Apologists for Pennsylvania's government liquor monopoly keep pushing "reform" instead of privatization, but there's new proof that more incremental change is not enough.
The American Wine Consumer Coalition, in a comparison of state policies for wine buyer friendliness, graded Pennsylvania an F. Released last Wednesday, the report, based on a national survey of 1,000 wine consumers, said, "Pennsylvania wine lovers suffer under some of the most onerous wine laws in America."
No one needs to remind Pennsylvanians of how their system, rooted in the post-Prohibition era, fails compared to the grown-up approach taken by other states.

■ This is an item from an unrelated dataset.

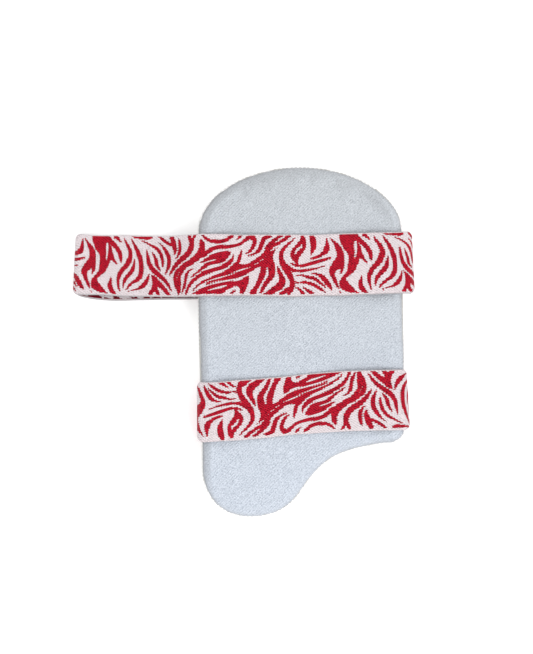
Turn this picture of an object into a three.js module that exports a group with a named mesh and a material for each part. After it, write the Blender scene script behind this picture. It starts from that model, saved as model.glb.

The report faulted the state for its total government control, "depriving Pennsylvania wine lovers of the benefits of free trade and the better selection and pricing it allows."
It also deplored Pennsylvania's prohibition on wine being shipped directly to consumers from wineries and wine retailers, and it criticized the state for not allowing the purchase of wine in grocery stores and other retail outlets not run by the government.
Sure, some supermarkets in Pennsylvania have separate stores within them run by the state Liquor Control Board, but that's typical of what passes for "reform" in Pennsylvania -- half-measures in limited locations thrown as a sop to consumers who only want to be treated as adults.
The nine states that earned an A from the wine coalition have true, direct and widespread sales of wine in grocery stores -- which Pennsylvanians can only dream of.
This F for the state liquor monopoly, along with a national rank of 48th, is no surprise. It's more evidence that the state-store worker unions and the Democratic legislators who defend the system are out of step with not only the times but also consumer desires.